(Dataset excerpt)
......

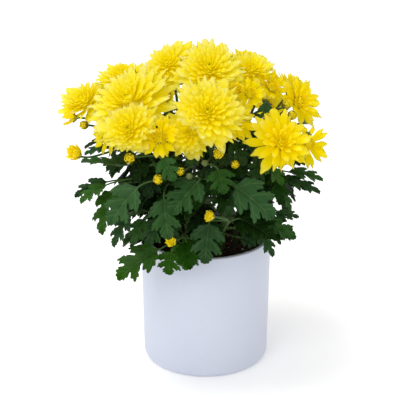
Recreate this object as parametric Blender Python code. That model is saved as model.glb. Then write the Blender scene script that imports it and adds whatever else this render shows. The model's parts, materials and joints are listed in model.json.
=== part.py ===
"""Pot chrysanthemum in a plain glazed pot: soil, six leafy cuttings, their yellow blooms and buds, and a tie.

Metres, +Z up. The origin is the centre of the pot's underside, and -Y is the side towards the viewer.
Positions in the tables are in millimetres, angles in degrees. An azimuth turns from +X towards +Y.
"""

import math
import random
from collections import namedtuple

import bmesh
import bpy
from mathutils import Matrix, Vector
from mathutils.bvhtree import BVHTree
from mathutils.geometry import convex_hull_2d

MM = 0.001
TOUCH_GAP = 0.3 * MM
CLEAR_GAP = 0.5 * MM
WELD = 0.002 * MM
FLAT_ANGLE = math.radians(0.5)
SHARP_ANGLE = math.radians(32)

# The pot and its soil.
POT_DIAMETER = 135 * MM
POT_BASE_DIAMETER = 131 * MM
POT_HEIGHT = 136 * MM
POT_WALL = 4.5 * MM
POT_FLOOR = 6 * MM
POT_BASE_ROUND = 6 * MM
POT_LIP_ROUND = 1.6 * MM
POT_SIDES = 32
SOIL_DROP = 13 * MM
SOIL_MOUND = 4 * MM
SOIL_ROUGHNESS = 1.2 * MM
SOIL_SIDES = 16
SOIL_SEED = 5

# The cuttings stand in holes in the soil, on a circle round the pot's axis.
CUTTING_CIRCLE = 30 * MM
CUTTING_DEPTH = 26 * MM
FORK_HEIGHT = 172 * MM
SHOOT_SPACING = 9 * MM
STEM_RADIUS = 2.9 * MM
STEM_LEAN = 6 * MM
SHOOT_RADIUS = 2.1 * MM
STALK_RADIUS = 1.2 * MM
CUTTINGS = {
    "front_left": -125,
    "front_right": -58,
    "right": -4,
    "back_right": 55,
    "back_left": 116,
    "left": 178,
}

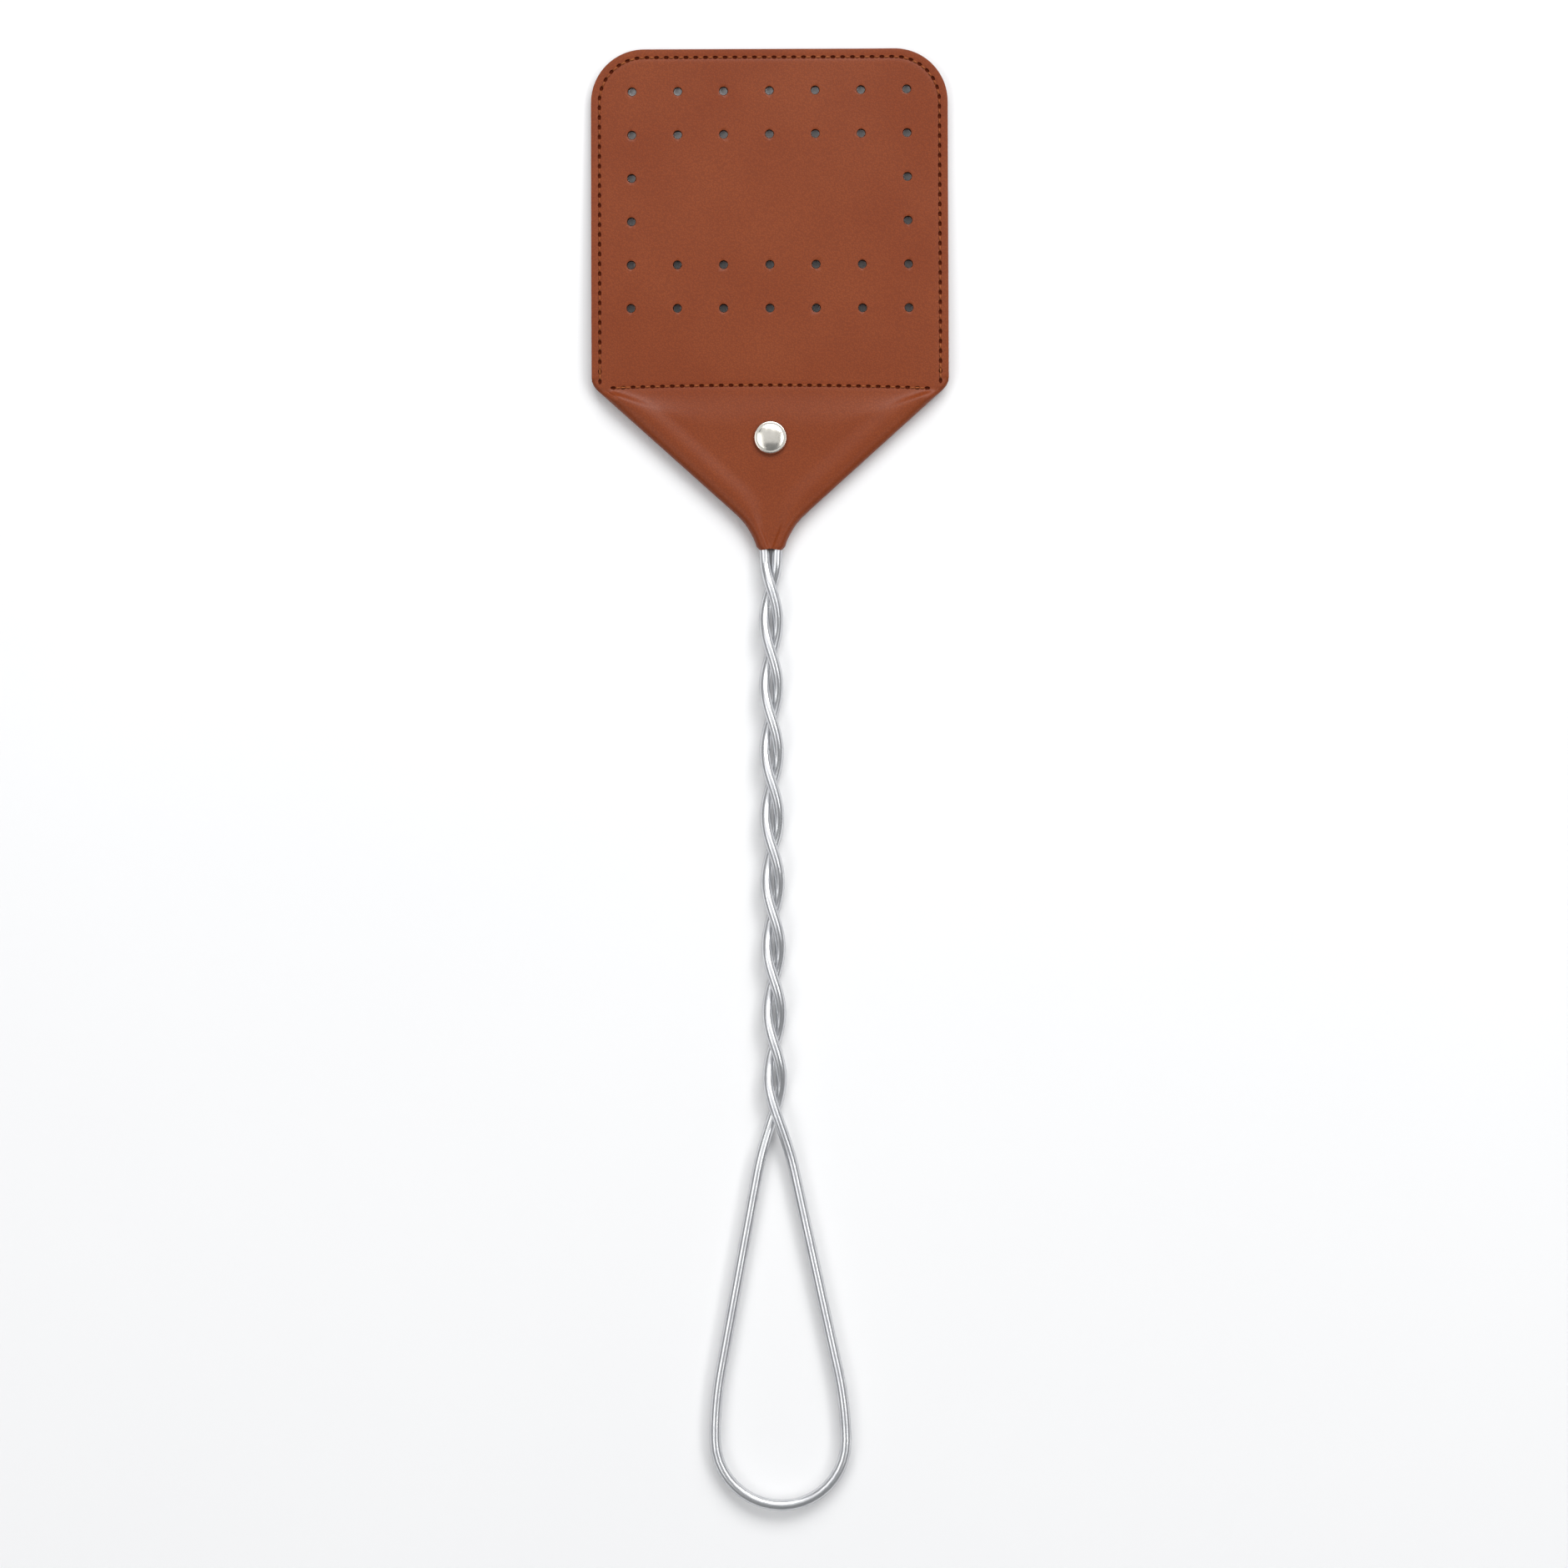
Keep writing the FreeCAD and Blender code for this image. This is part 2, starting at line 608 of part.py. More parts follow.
def domed_disc(name, diameter, dome_height, face, facing):
    """A disc with an upright rim and a dome, standing on a face that looks up (1) or down (-1)."""
    radius = formula(f"{diameter} / 2")
    rise = formula(f"({dome_height} - rivet_rim_height)")
    ball_radius = f"(({radius} ^ 2 + {rise} ^ 2) / (2 * {rise}))"
    ball = doc.addObject("Part::Sphere", f"{name}_ball")
    ball.setExpression("Radius", ball_radius)
    ball_height = f"{face} + {facing} * ({formula(dome_height)} - {ball_radius})"
    ball.setExpression("Placement.Base.z", f"{AXIS_HEIGHT} + {ball_height}")
    disc = doc.addObject("Part::Cylinder", f"{name}_disc")
    disc.setExpression("Radius", radius)
    disc.setExpression("Height", formula(dome_height))
    low = face if facing == 1 else f"{face} - {formula(dome_height)}"
    disc.setExpression("Placement.Base.z", f"{AXIS_HEIGHT} + {low}")
    for piece in (ball, disc):
        piece.setExpression("Placement.Base.y", RIVET_Y)
    return boolean("Part::Common", f"{name}_dome", disc, ball)


def rivet_cylinder(name, radius, low, high):
    """A cylinder on the rivet's axis between two heights."""
    cylinder = doc.addObject("Part::Cylinder", name)
    cylinder.setExpression("Radius", radius)
    cylinder.setExpression("Height", f"{high} - {low}")
    cylinder.setExpression("Placement.Base.y", RIVET_Y)
    cylinder.setExpression("Placement.Base.z", f"{AXIS_HEIGHT} + {low}")
    return cylinder


tube_end = f"(0 - {ROLL_INSIDE})"
tube_radius = formula("rivet_tube_diameter / 2")
bore_radius = formula("rivet_tube_diameter / 2 - rivet_tube_wall")
post_radius = formula("rivet_tube_diameter / 2 - rivet_tube_wall - rivet_clearance")
cap_dome = domed_disc("cap", "rivet_cap_diameter", "rivet_dome_height", ROLL_OUTSIDE, 1)
cap_tube = rivet_cylinder("cap_tube", tube_radius, tube_end, ROLL_OUTSIDE)
cap_bore = rivet_cylinder("cap_bore", bore_radius, tube_end, ROLL_OUTSIDE)
cap_body = join("cap_body", cap_dome, cap_tube)
rivet_cap = boolean("Part::Cut", "rivet_cap_cut", cap_body, cap_bore)
keep(rivet_cap, "rivet_cap")

foot_face = f"(0 - {ROLL_OUTSIDE})"
foot_dome = domed_disc("foot", "rivet_foot_diameter", "rivet_foot_height", foot_face, -1)
post_end = f"({ROLL_OUTSIDE} - {formula('rivet_clearance')})"
post = rivet_cylinder("post", post_radius, foot_face, post_end)
rivet_stud = join("rivet_stud_body", foot_dome, post)
keep(rivet_stud, "rivet_stud")
doc.recompute()

# ---------------------------------------------------------------- stitches

# A lockstitch is two threads: the needle thread shows in front, the bobbin thread behind. Both show as a
# row of short bars between the needle's holes, so a node is a group of bars. The thread is pulled tight,
# so each bar is pressed into the leather until it is flush with its face.
THREAD_RADIUS = value("Sizes.thread_diameter / 2")
STITCH = value("Sizes.stitch_length")


def edge_seam_path():
    """The edge seam: up the left side, round the top corners and down the right side."""
    inset = value("Sizes.seam_inset")
    half_width = value(HALF_WIDTH) - inset
    radius = value("Sizes.corner_radius") - inset
    centre_x = half_width - radius
    centre_drop = inset + radius
    end_drop = value("Sizes.shoulder_drop - Sizes.edge_seam_stop")
    diagonal = radius * math.sqrt(0.5)

    def corner(direction):
        points = [
            in_plan(direction * half_width, centre_drop),
            in_plan(direction * (centre_x + diagonal), centre_drop - diagonal),
            in_plan(direction * centre_x, inset),
        ]
        return Part.Arc(*points).toShape()

    left_side = Part.LineSegment(in_plan(-half_width, end_drop), in_plan(-half_width, centre_drop))
    top = Part.LineSegment(in_plan(-centre_x, inset), in_plan(centre_x, inset))
    right_side = Part.LineSegment(in_plan(half_width, centre_drop), in_plan(half_width, end_drop))
    edges = [left_side.toShape(), corner(-1), top.toShape(), corner(1), right_side.toShape()]
    return Part.Wire(Part.__sortEdges__(edges))


def cross_seam_path():
    """The straight seam across the shoulders."""
    half = value("Sizes.cross_seam_length / 2")
    drop = value("Sizes.cross_seam_drop")
    return Part.Wire([Part.LineSegment(in_plan(-half, drop), in_plan(half, drop)).toShape()])


def stitches(path, height, wanted):
    """Bars of thread along a path, at a height above the wire's axis, where a test passes."""
    count = round(path.Length / value("Sizes.stitch_pitch"))
    points = path.discretize(Number=2 * count + 1)
    bars = []
    for index in range(1, len(points), 2):
        along = (points[index + 1] - points[index - 1]).normalize()
        centre = points[index] + Vector(0, 0, height)
        if wanted(centre.y):
            bars.append(Part.makeCylinder(THREAD_RADIUS, STITCH, centre - along * (STITCH / 2), along))
    return Part.makeCompound(bars)


flex_y = value(TOP_Y) - value("Sizes.flex_drop")
keep_off = value("Sizes.flex_gap / 2") + STITCH / 2
FRONT_FACE = value(LEATHER) - THREAD_RADIUS
BACK_FACE = -FRONT_FACE
FLAP_FACE = -2 * value(LEATHER) + THREAD_RADIUS


def on_paddle(place):
    """Whether a stitch is above the line that the paddle bends about."""
    return place > flex_y + keep_off


def on_yoke(place):
    """Whether a stitch is below that line."""
    return place < flex_y - keep_off


edge_seam = edge_seam_path()
cross_seam = cross_seam_path()
SEAMS = [
    ("edge_seam_needle_thread", edge_seam, FRONT_FACE, on_paddle),
    ("edge_seam_bobbin_thread", edge_seam, BACK_FACE, on_paddle),
    ("edge_seam_end_needle_thread", edge_seam, FRONT_FACE, on_yoke),
    ("edge_seam_end_bobbin_thread", edge_seam, BACK_FACE, on_yoke),
    ("cross_seam_needle_thread", cross_seam, FRONT_FACE, on_yoke),
    ("cross_seam_bobbin_thread", cross_seam, FLAP_FACE, on_yoke),
]
for name, path, height, wanted in SEAMS:
    keep(add_shape(f"{name}_bars", stitches(path, height, wanted)), name)

# ---------------------------------------------------------------- checks and files

doc.recompute()
for item in doc.Objects:
    if "Invalid" in item.State or "Error" in item.State:
        raise RuntimeError(f"{item.Name} was not computed: {item.State}")
for sub_part in SUB_PARTS:
    if sub_part.Shape.isNull() or not sub_part.Shape.isValid():
        raise RuntimeError(f"{sub_part.Label} has no valid shape")

os.makedirs("parts", exist_ok=True)
for sub_part in SUB_PARTS:
    sub_part.Shape.exportStep(f"parts/{sub_part.Label}.step")
    count = len(sub_part.Shape.Solids)
    print(f"{sub_part.Label}: {count} solid(s), {sub_part.Shape.Volume:.1f} mm3")
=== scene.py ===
# %% [markdown]
# # A leather fly swatter
#
# This notebook dresses a finished CAD model of a fly swatter. The swatter is a paddle of two tan leathers
# sewn together, on a handle of one bent and twisted wire. The lower end of the front leather is rolled
# round the two arms of the wire like an envelope, and a rivet holds it.
#
# The CAD model is the frame of everything here: it is loaded first, it never moves, and every new piece
# takes its place and its size from it.

# %% Load the frame
import math

import bpy
from mathutils import Matrix, Vector


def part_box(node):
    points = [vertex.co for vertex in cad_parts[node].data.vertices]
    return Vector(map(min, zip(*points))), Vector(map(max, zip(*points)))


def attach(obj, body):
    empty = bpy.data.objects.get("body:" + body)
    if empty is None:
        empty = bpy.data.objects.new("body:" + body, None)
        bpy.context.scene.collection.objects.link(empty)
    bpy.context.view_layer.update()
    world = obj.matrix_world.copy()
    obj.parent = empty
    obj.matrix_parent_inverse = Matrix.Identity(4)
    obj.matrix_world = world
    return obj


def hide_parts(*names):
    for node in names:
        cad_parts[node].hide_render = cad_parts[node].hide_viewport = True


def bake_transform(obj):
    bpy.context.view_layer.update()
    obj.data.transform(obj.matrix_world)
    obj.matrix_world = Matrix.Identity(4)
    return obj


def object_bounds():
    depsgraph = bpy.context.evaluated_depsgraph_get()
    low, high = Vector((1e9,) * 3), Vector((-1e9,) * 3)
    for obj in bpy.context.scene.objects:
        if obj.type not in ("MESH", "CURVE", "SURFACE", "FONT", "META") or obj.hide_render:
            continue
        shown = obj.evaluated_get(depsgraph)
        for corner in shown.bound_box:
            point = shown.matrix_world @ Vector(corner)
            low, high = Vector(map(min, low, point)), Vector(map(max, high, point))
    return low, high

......

THE TASK — The first line to be transcribed is the one containing "edge_seam = edge_seam_path()", and the last is the one containing "world = obj.matrix_world.copy()". Transcribe exactly those lines and nothing else.

EXERCISE SOLUTION —
edge_seam = edge_seam_path()
cross_seam = cross_seam_path()
SEAMS = [
    ("edge_seam_needle_thread", edge_seam, FRONT_FACE, on_paddle),
    ("edge_seam_bobbin_thread", edge_seam, BACK_FACE, on_paddle),
    ("edge_seam_end_needle_thread", edge_seam, FRONT_FACE, on_yoke),
    ("edge_seam_end_bobbin_thread", edge_seam, BACK_FACE, on_yoke),
    ("cross_seam_needle_thread", cross_seam, FRONT_FACE, on_yoke),
    ("cross_seam_bobbin_thread", cross_seam, FLAP_FACE, on_yoke),
]
for name, path, height, wanted in SEAMS:
    keep(add_shape(f"{name}_bars", stitches(path, height, wanted)), name)

# ---------------------------------------------------------------- checks and files

doc.recompute()
for item in doc.Objects:
    if "Invalid" in item.State or "Error" in item.State:
        raise RuntimeError(f"{item.Name} was not computed: {item.State}")
for sub_part in SUB_PARTS:
    if sub_part.Shape.isNull() or not sub_part.Shape.isValid():
        raise RuntimeError(f"{sub_part.Label} has no valid shape")

os.makedirs("parts", exist_ok=True)
for sub_part in SUB_PARTS:
    sub_part.Shape.exportStep(f"parts/{sub_part.Label}.step")
    count = len(sub_part.Shape.Solids)
    print(f"{sub_part.Label}: {count} solid(s), {sub_part.Shape.Volume:.1f} mm3")
=== scene.py ===
# %% [markdown]
# # A leather fly swatter
#
# This notebook dresses a finished CAD model of a fly swatter. The swatter is a paddle of two tan leathers
# sewn together, on a handle of one bent and twisted wire. The lower end of the front leather is rolled
# round the two arms of the wire like an envelope, and a rivet holds it.
#
# The CAD model is the frame of everything here: it is loaded first, it never moves, and every new piece
# takes its place and its size from it.

# %% Load the frame
import math

import bpy
from mathutils import Matrix, Vector


def part_box(node):
    points = [vertex.co for vertex in cad_parts[node].data.vertices]
    return Vector(map(min, zip(*points))), Vector(map(max, zip(*points)))


def attach(obj, body):
    empty = bpy.data.objects.get("body:" + body)
    if empty is None:
        empty = bpy.data.objects.new("body:" + body, None)
        bpy.context.scene.collection.objects.link(empty)
    bpy.context.view_layer.update()
    world = obj.matrix_world.copy()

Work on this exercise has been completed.